**EXERCISE:** The data below is to be returned in full and exactly.
----- SUPPLIED INFORMATION
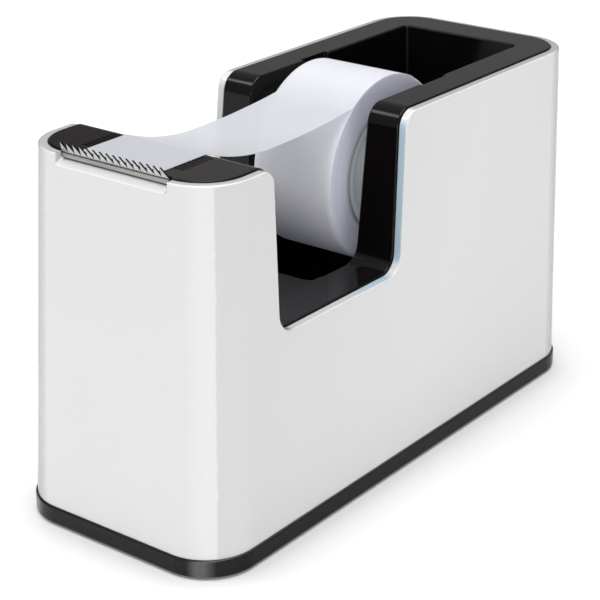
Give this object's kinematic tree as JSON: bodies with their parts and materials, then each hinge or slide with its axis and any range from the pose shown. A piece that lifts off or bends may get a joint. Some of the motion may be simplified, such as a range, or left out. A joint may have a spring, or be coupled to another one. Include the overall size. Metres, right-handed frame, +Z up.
{
  "type": "tape dispenser",
  "caption": "Boxy desk tape dispenser: white shell with a U-shaped side cut-out, black well insert, toothed cutter on the nose, and a lift-out hub with a roll of clear tape.",
  "frame": {"origin": "centre of the footprint, on the plane that the feet stand on", "axes": "+X across the width, +Y from the cutter to the back, +Z up"},
  "size_m": [0.051, 0.126, 0.0758],
  "materials": {
    "shell_white": "moulded gloss white",
    "insert_black": "moulded satin black",
    "base_black": "moulded satin black",
    "cutter_steel": "stamped and folded spring steel",
    "screw_steel": "zinc plated",
    "ballast_iron": "bare plate",
    "foot_rubber": "soft matt",
    "hub_grey": "moulded satin grey",
    "axle_grey": "moulded satin grey",
    "core_plastic": "extruded tube",
    "tape_winding": "wound translucent film",
    "tape_film": "single layer of translucent film"
  },
  "bodies": {
    "case": {"outer_shell": "shell_white", "well_insert": "insert_black", "nose_cap": "insert_black", "cutter_blade": "cutter_steel", "base_tray": "base_black", "ballast_plate": "ballast_iron", "base_screws": "screw_steel", "cap_screws": "screw_steel", "foot_front_left": "foot_rubber", "foot_front_right": "foot_rubber", "foot_rear_left": "foot_rubber", "foot_rear_right": "foot_rubber"},
    "axle": {"hub_axle": "axle_grey", "tape_tail": "tape_film"},
    "roll": {"hub_right": "hub_grey", "hub_left": "hub_grey", "tape_core": "core_plastic", "tape_roll": "tape_winding"}
  },
  "joints": [
    {"name": "hub_lift", "type": "slide", "parent": "case", "child": "axle", "axis": [0, 0.4158, 0.9095], "range_m": [0, 0.05]},
    {"name": "roll_spin", "type": "hinge", "parent": "axle", "child": "roll", "pos_m": [0, 0.0114, 0.0565], "axis": [1, 0, 0], "continuous": true}
  ]
}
----------
**EXERCISE OUTPUT:**
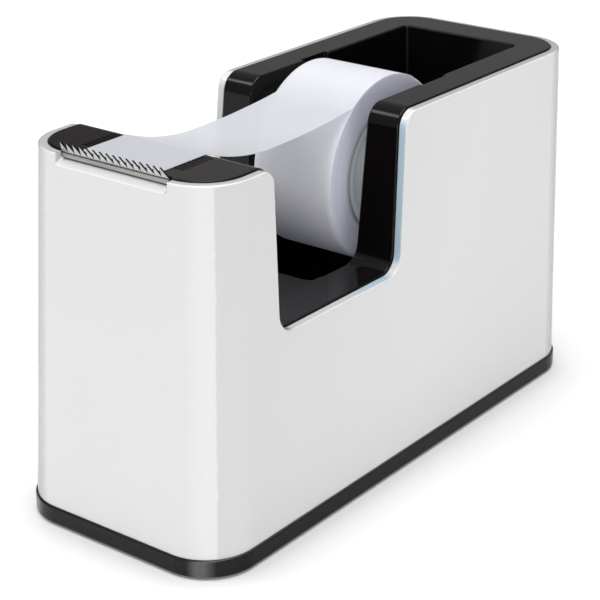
Give this object's kinematic tree as JSON: bodies with their parts and materials, then each hinge or slide with its axis and any range from the pose shown. A piece that lifts off or bends may get a joint. Some of the motion may be simplified, such as a range, or left out. A joint may have a spring, or be coupled to another one. Include the overall size. Metres, right-handed frame, +Z up.
{
  "type": "tape dispenser",
  "caption": "Boxy desk tape dispenser: white shell with a U-shaped side cut-out, black well insert, toothed cutter on the nose, and a lift-out hub with a roll of clear tape.",
  "frame": {"origin": "centre of the footprint, on the plane that the feet stand on", "axes": "+X across the width, +Y from the cutter to the back, +Z up"},
  "size_m": [0.051, 0.126, 0.0758],
  "materials": {
    "shell_white": "moulded gloss white",
    "insert_black": "moulded satin black",
    "base_black": "moulded satin black",
    "cutter_steel": "stamped and folded spring steel",
    "screw_steel": "zinc plated",
    "ballast_iron": "bare plate",
    "foot_rubber": "soft matt",
    "hub_grey": "moulded satin grey",
    "axle_grey": "moulded satin grey",
    "core_plastic": "extruded tube",
    "tape_winding": "wound translucent film",
    "tape_film": "single layer of translucent film"
  },
  "bodies": {
    "case": {"outer_shell": "shell_white", "well_insert": "insert_black", "nose_cap": "insert_black", "cutter_blade": "cutter_steel", "base_tray": "base_black", "ballast_plate": "ballast_iron", "base_screws": "screw_steel", "cap_screws": "screw_steel", "foot_front_left": "foot_rubber", "foot_front_right": "foot_rubber", "foot_rear_left": "foot_rubber", "foot_rear_right": "foot_rubber"},
    "axle": {"hub_axle": "axle_grey", "tape_tail": "tape_film"},
    "roll": {"hub_right": "hub_grey", "hub_left": "hub_grey", "tape_core": "core_plastic", "tape_roll": "tape_winding"}
  },
  "joints": [
    {"name": "hub_lift", "type": "slide", "parent": "case", "child": "axle", "axis": [0, 0.4158, 0.9095], "range_m": [0, 0.05]},
    {"name": "roll_spin", "type": "hinge", "parent": "axle", "child": "roll", "pos_m": [0, 0.0114, 0.0565], "axis": [1, 0, 0], "continuous": true}
  ]
}